Could we end up in a Trump dictatorship and not even realize it? This whole time, what has kept me going is the knowledge that—if all else fails and Trump becomes a dictator—I will at least be able to say "I told you so." Once Trump officially suspends the constitution and declares martial law, appointing himself president for life and decreeing the exercise of emergency powers, I could look around and say: there? See? Do you believe me now?
But as we get closer by the day to this nightmare becoming reality, it is all too apparent that there would be no such moment of vindication. The parallel versions of reality would continue. The alternative epistemic universe would continue to have no overlap with our own. If Trump declared himself president-for-life, people would still say: Well, Biden was the real dictator first, by prosecuting Trump (reality check: Biden does not control the activities of the special counsel).
How about if Trump declares martial law, though? What happens when Americans see tanks rolling through their communities and U.S. soldiers pointing their guns at domestic civilians? Would they believe us then, that he really had become a dictator? Still no. Because even this, tragically, is on a continuum with the actions of presidents past. Therefore, it too could be relativized. And there is even existing statutory authority for it that could be spuriously invoked.
Indeed, a column from the Philadelphia Inquirer out yesterday makes a painfully convincing case for how Trump could deploy the Insurrection Act to mobilize the U.S. military to fulfill his mass deportation plans. This in turn, as the columnist—Will Bunch—argues, could be the entering wedge of the full dictatorial turn. And Trump already seems to be laying the spurious legal groundwork to cry "insurrection!": did he not recently declare undocumented immigrants to be "not civilians"?
Such a scenario would give new meaning to the overused lines: "first they came...." Find a pretext to assume emergency powers and direct control over the military; deploy it against civilians peacefully residing on U.S. soil—it's not hard to see how that quickly makes for a dictatorship affecting everyone in the country. It would certainly be denounced on the left as fascistic, militaristic, and dictatorial. I am calling it that already in advance, and I would certainly call it that again if it came to fruition.
But that's not to say the right would admit at last we were right. They would not, even after all this, agree that Trump had become a dictator. Instead, people would still find ways to minimize and relativize it. They would say: Didn't George H.W. Bush invoke the Insurrection Act during the L.A. riots? And he wasn't a dictator. Isn't the Insurrection Act part of our law for a reason? It's a real law, isn't it? You can't say Trump violated the constitution if he's following the law, can you?
And so the madness will never end, "never and never be ended," to quote a poem by Wallace Stevens. Even when Trump is standing at the dais wearing gilded epaulettes, declaring the reign of his glorious new Galactic Empire and saluting his marching soldiers, still we will live in the parallel realities. Still there will be people saying "nothing has actually changed," "this is all normal," "I don't see the difference," "The Democrats already did the same, except worse," etc.

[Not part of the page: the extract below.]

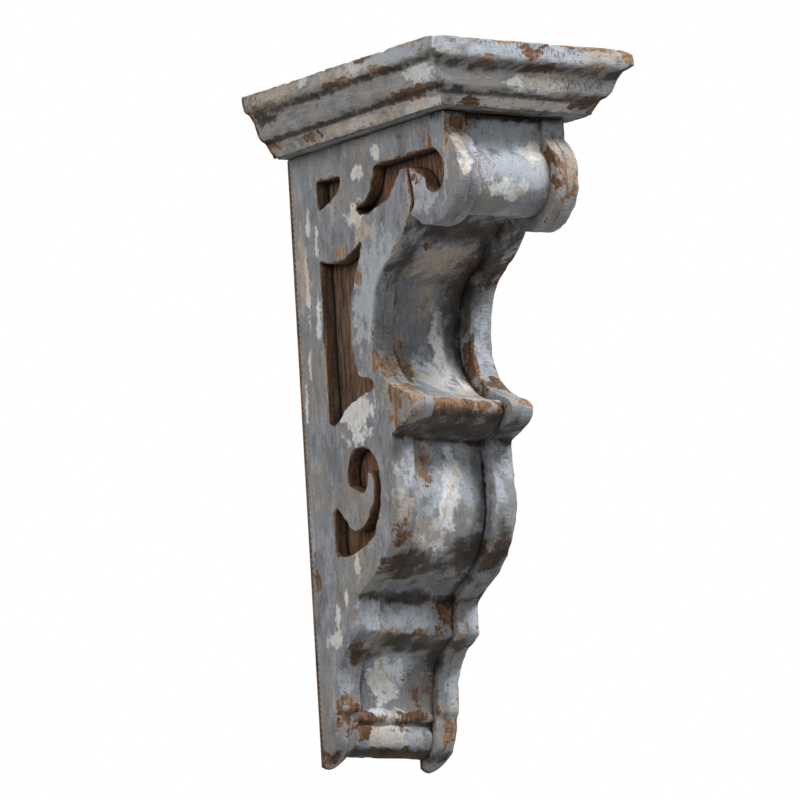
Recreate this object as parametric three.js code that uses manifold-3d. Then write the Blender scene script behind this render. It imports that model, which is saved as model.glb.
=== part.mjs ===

And as the economy dwindles in size due to the mass expulsion of immigrant workers contributing to our economy and our increasing isolation from the civilized world, as it beholds the spectacle of the U.S. military rounding up helpless families and children and loading them into train cars or detention camps, still we will not be able to agree that any of this is a problem. "I feel like this is going great," people will say. "What do you mean, detention camps? Obama built the camps!"
So I won't even have my vindication to look forward to. I won't even have my "I told you so" moment. We will instead be like the people in Hermann Broch's epic novel series of the fin de siècle, The Sleepwalkers: people backing into the future without facing forward; people whose world was falling apart around them without them even noticing the change. Broch, who published his great trilogy on the eve of Hitler's rise, saw somnambulism as the best metaphor for the age.
So it will be with us. We will lose our democracy and not even notice it. We will look around at our feet and say, "now where did I put that? I could swear it was here just a minute ago!" We will sleepwalk our way into dictatorship, because not one of us could imagine the world could actually change that much—and for such a stupid reason. People will not have the foresight to perceive that it is possible to mortgage their country's whole future just because they weren't paying attention.
Trump? Oh right, that guy, people say. Used to be president. Prices were better then. I didn't care for the things he said, but I'm willing to give him another try. That's the absurdity of this election. We might elect someone who's openly campaigning on a pledge to become a fascist dictator, and we might do it not even because people want a fascist dictator—but just because they didn't even check the news often enough to notice what he was saying.
We are the somnambulists of our age. We are the oblivious ones of whom Broch wrote. We are sleepwalking our way into dictatorship.